● Written problem: Repeat only the lines running from the beginning of the material through the line that contains "return 0.8 *".

☆ ☆ ☆

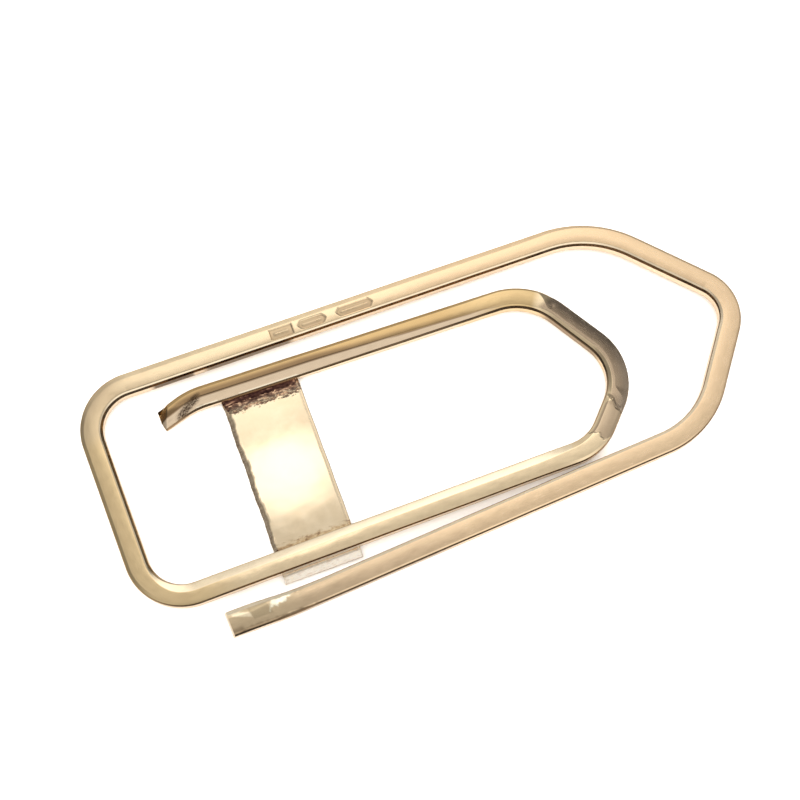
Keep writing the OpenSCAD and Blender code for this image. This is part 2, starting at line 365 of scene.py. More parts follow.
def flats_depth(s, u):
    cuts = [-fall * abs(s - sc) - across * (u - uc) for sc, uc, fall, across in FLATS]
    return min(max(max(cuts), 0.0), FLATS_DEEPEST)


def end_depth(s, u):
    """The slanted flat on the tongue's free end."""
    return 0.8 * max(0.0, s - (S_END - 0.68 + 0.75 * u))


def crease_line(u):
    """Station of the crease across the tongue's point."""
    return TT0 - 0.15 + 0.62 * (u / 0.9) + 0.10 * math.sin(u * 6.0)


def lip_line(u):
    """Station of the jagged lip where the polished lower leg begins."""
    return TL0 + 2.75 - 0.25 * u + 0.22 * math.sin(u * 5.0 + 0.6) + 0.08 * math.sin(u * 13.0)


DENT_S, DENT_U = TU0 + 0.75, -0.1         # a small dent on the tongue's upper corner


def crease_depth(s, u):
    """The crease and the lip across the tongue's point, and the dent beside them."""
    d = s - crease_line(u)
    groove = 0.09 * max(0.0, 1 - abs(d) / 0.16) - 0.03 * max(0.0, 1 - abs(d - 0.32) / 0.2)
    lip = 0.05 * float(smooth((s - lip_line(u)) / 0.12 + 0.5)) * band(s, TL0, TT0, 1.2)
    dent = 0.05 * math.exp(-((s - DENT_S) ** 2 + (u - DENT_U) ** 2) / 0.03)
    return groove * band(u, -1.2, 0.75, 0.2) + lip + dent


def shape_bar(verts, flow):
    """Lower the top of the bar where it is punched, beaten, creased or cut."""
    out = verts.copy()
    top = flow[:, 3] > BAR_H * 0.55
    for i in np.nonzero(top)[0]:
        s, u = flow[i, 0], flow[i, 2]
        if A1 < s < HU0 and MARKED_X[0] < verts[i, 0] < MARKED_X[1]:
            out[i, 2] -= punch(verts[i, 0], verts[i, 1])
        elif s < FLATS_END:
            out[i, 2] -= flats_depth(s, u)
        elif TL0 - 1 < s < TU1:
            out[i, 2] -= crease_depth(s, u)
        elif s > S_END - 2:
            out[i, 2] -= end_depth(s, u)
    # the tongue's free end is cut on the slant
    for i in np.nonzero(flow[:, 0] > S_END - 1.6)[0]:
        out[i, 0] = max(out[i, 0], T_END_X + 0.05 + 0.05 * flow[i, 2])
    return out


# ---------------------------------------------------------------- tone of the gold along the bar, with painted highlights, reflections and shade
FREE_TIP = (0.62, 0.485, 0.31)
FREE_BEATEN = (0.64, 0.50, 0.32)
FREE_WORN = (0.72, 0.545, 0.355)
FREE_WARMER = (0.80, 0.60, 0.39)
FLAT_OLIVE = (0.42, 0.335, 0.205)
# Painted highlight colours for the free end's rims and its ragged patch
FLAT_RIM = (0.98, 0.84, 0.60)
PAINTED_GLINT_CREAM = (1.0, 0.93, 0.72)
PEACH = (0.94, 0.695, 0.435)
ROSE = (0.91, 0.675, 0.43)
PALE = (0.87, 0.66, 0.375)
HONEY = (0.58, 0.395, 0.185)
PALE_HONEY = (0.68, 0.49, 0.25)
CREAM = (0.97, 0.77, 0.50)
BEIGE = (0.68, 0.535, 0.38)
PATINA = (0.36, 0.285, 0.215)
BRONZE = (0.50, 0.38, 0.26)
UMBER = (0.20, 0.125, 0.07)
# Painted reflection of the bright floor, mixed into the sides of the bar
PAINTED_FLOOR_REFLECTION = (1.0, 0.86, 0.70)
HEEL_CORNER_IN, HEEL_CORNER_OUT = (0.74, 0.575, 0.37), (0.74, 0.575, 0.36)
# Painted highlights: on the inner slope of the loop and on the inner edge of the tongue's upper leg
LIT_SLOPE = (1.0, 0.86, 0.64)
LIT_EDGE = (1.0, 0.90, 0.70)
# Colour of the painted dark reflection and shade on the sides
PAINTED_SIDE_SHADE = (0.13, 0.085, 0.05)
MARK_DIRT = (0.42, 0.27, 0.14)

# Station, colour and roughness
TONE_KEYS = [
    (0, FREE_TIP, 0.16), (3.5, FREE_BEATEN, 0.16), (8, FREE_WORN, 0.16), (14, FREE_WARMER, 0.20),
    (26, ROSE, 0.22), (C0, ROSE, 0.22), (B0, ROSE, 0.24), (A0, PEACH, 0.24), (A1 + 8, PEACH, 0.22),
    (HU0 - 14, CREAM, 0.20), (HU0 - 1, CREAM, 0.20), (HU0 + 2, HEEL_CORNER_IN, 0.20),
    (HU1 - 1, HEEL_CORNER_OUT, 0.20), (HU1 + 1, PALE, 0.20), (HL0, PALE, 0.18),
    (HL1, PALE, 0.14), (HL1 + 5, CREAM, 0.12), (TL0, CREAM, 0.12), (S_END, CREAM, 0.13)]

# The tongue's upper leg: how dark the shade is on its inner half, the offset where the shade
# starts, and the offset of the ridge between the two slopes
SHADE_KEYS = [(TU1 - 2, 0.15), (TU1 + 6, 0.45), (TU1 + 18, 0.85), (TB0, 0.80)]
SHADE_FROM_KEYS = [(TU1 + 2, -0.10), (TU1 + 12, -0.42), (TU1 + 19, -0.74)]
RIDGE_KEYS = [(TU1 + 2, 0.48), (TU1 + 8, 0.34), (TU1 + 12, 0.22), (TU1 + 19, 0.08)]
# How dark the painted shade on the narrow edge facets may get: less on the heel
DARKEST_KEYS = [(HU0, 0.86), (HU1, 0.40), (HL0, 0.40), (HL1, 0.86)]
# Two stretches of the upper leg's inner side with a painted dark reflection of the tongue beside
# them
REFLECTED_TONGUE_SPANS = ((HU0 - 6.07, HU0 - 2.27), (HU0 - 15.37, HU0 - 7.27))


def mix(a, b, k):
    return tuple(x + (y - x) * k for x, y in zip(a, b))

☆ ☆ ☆

● Exercise solution:
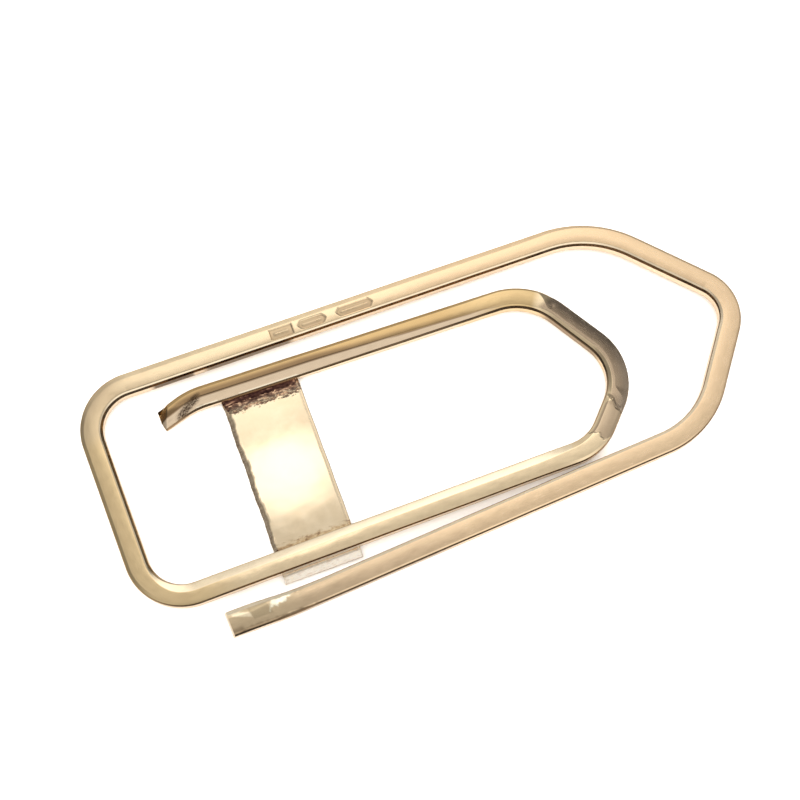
Keep writing the OpenSCAD and Blender code for this image. This is part 2, starting at line 365 of scene.py. More parts follow.
def flats_depth(s, u):
    cuts = [-fall * abs(s - sc) - across * (u - uc) for sc, uc, fall, across in FLATS]
    return min(max(max(cuts), 0.0), FLATS_DEEPEST)


def end_depth(s, u):
    """The slanted flat on the tongue's free end."""
    return 0.8 * max(0.0, s - (S_END - 0.68 + 0.75 * u))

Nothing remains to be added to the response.